2) We only deliver in accordance with the buyer's specifications, which is why the buyer is solely responsible for the correct and sufficient dimensioning and project planning of the purchased item as well as for compliance with all legal requirements necessary for the use and operation of the purchased item.
§ 10 Liquidated damages
Insofar as we are entitled to claim damages on the basis of these General Terms and Conditions of Sale, Delivery and Payment or in accordance with statutory provisions, we shall be entitled, at our discretion, to calculate the damages specifically or to make a lump-sum payment. The lump sum for damages shall amount to 15% of the order value plus any expenses. We reserve the right to claim further damages.

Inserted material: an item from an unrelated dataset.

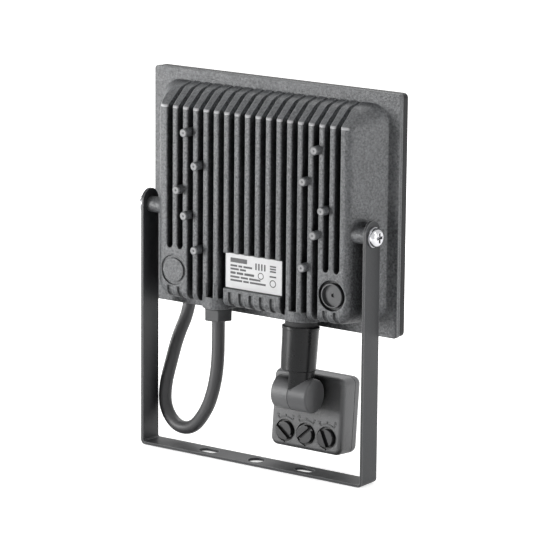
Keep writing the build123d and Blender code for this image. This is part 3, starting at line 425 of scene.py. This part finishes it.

The buyer is expressly permitted to prove in the specific case that no damage or a reduction in value has occurred at all or that it is significantly lower than the lump sum and to demand a corresponding reduction.
§ 11 Applicable law, place of performance, place of jurisdiction
1) The law of the Federal Republic of Germany shall apply. The provisions of the United Nations Convention on Contracts for the International Sale of Goods (CISG) of 11.04.1980 shall not apply.
2) The place of performance for all rights and obligations arising from this contract is our plant in Werl, NRW.
3) The place of jurisdiction for all disputes arising from and in connection with this contract is Arnsberg.
§ 12 Miscellaneous
Should individual provisions of the contract, including these terms and conditions, be or become invalid in whole or in part, this shall not affect the validity of the remaining provisions. The wholly or partially invalid provision shall be replaced by a provision whose economic success comes as close as possible to that of the invalid provision.
§ 13 Final provision
All terms and conditions of sale, delivery and payment of earlier date are hereby cancelled.